Incremental backups are taken automatically -- generally more frequently than snapshots are scheduled -- whenever sstables are flushed from memory to disk. This provides a more granular point-in-time recovery, as needed. There's not as much operational fun to be had with incremental backups. Use nodetool statusbackup to show if they are Running or not. By default, unless you've changed the cassandra.yaml configuration file, they will be not running. Turn them on with nodetool enablebackup and turn them off with nodetool disablebackup. A nodetool listbackups command doesn't exist, but you can view the incremental backups in the data directory under keyspace/table/backups.

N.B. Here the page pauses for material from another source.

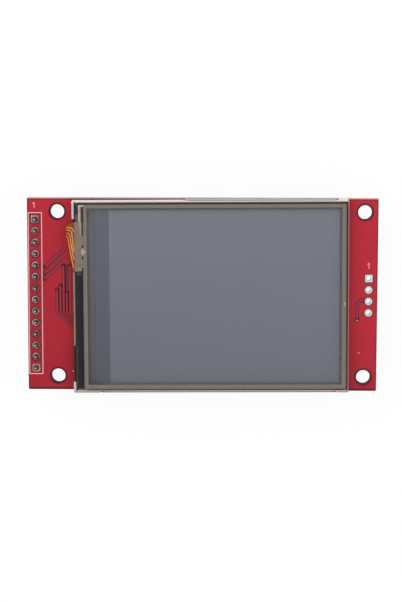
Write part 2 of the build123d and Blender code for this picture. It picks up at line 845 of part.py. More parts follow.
def make_three_lead_part():
    """A small three-lead part: two leads on one side and one on the other."""
    body = moulded_body(small_body_length, small_body_width, small_body_height)
    places = [(-small_lead_pitch, -1), (small_lead_pitch, -1), (0, 1)]
    leads = []
    for x, side in places:
        lead = gull_lead(
            x, side, small_body_width, small_body_height, small_span, small_foot, small_lead_width
        )
        leads.append(lead)
    return body, as_group(leads)


def chip_part(strip, place, height):
    """A chip resistor's or capacitor's body, and its two end terminals."""
    inner = chip_part_length / 2 - chip_terminal
    outer = chip_part_length / 2
    half = chip_part_width / 2
    body = slab((-inner, inner), (-half, half), (-height, 0))
    ends = [slab(sorted((side * inner, side * outer)), (-half, half), (-height, 0)) for side in (-1, 1)]
    return on_back(strip, place, body), [on_back(strip, place, end) for end in ends]


def make_chip_parts():
    """The chip resistors, the chip capacitors, and the terminals of both."""
    resistors = [chip_part(left_strip, place, resistor_height) for place in left_resistors]
    resistors += [chip_part(right_strip, place, resistor_height) for place in right_resistors]
    capacitors = [chip_part(left_strip, place, capacitor_height) for place in left_capacitors]
    capacitors += [chip_part(right_strip, place, capacitor_height) for place in right_capacitors]
    terminals = [end for body, ends in resistors + capacitors for end in ends]
    return {
        "resistor_bodies": as_group(body for body, ends in resistors),
        "capacitor_bodies": as_group(body for body, ends in capacitors),
        "chip_terminals": as_group(terminals),
    }


def board_parts():
    """The board and what is soldered to it."""
    parts = {
        "circuit_board": make_board(),
        "signal_holes": make_signal_holes(),
        "header_body": make_header_body(),
        "solder_joints": as_group(make_solder(y, square=y == pin_rows[0]) for y in pin_rows),
        "socket_shell": make_socket_shell(),
        "socket_body": make_socket_body(),
        "socket_contacts": make_socket_contacts(),
    }
    for number, y in enumerate(pin_rows, start=1):
        parts[f"header_pin_{number:02d}"] = make_pin(y)
    body, leads = make_controller()
    parts["touch_controller_body"] = on_back(left_strip, controller_place, body)
    parts["touch_controller_leads"] = on_back(left_strip, controller_place, leads)
    three_lead_parts = (
        ("voltage_regulator", left_strip, regulator_place),
        ("backlight_transistor", right_strip, transistor_place),
    )
    for name, strip, place in three_lead_parts:
        body, leads = make_three_lead_part()
        parts[f"{name}_body"] = on_back(strip, place, body)
        parts[f"{name}_leads"] = on_back(strip, place, leads)
    parts.update(make_chip_parts())
    return parts


def display_parts():
    """The display with its touch panel, in the display's own frame."""
    parts = {
        "ribbon_pads": make_ribbon_pads(),
        "mounting_tape": make_mounting_tape(),
        "display_tray": make_tray(),
        "backlight_frame": make_frame(),
        "led_strip": make_led_strip(),
        "backlight_leds": make_leds(),
        "driver_chip": make_driver_chip(),
        "display_ribbon": make_display_ribbon(),
        "ledge_tape": make_ledge_tape(),
        "touch_glass": make_touch_glass(),
        "touch_spacer": make_touch_spacer(),
        "touch_film": make_touch_film(),
        "touch_ribbon": make_touch_ribbon(),
    }
    parts.update(make_sheets())
    parts.update(make_glasses())
    return parts


os.makedirs("parts", exist_ok=True)
for node, shape in board_parts().items():
    export_step(shape, f"parts/{node}.step")
for node, shape in display_parts().items():
    export_step(lcd_place * shape, f"parts/{node}.step")
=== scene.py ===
"""Looks for a colour display module: a touch panel and display on a red board with a row of header pins.

Sizes and places are in millimetres, as in the solid model, and meshes are made in metres. +Z is out of the
screen and +X runs from the pin header to the other end. The display, its frame, its ribbons and its touch
panel lie in a frame of their own, turned and shifted a little on the board, which is called the display's.
"""
import math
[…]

The backups/snapshots nomenclature is truly confusing, but you could think of snapshots as something you do, and backups as something that happen. Restoring from incrementals is similar to restoring from a snapshot -- copying the files and running nodetool refresh -- but incrementals require a snapshot. These various nodetool commands can be used in combination in scripts to automate your backup and recovery processes. Don't forget to monitor disk space and clean up the files created by your backup processes. Remember that if you'd like to try out these commands locally, you can use the ccm tool or the Cassandra Docker cluster here.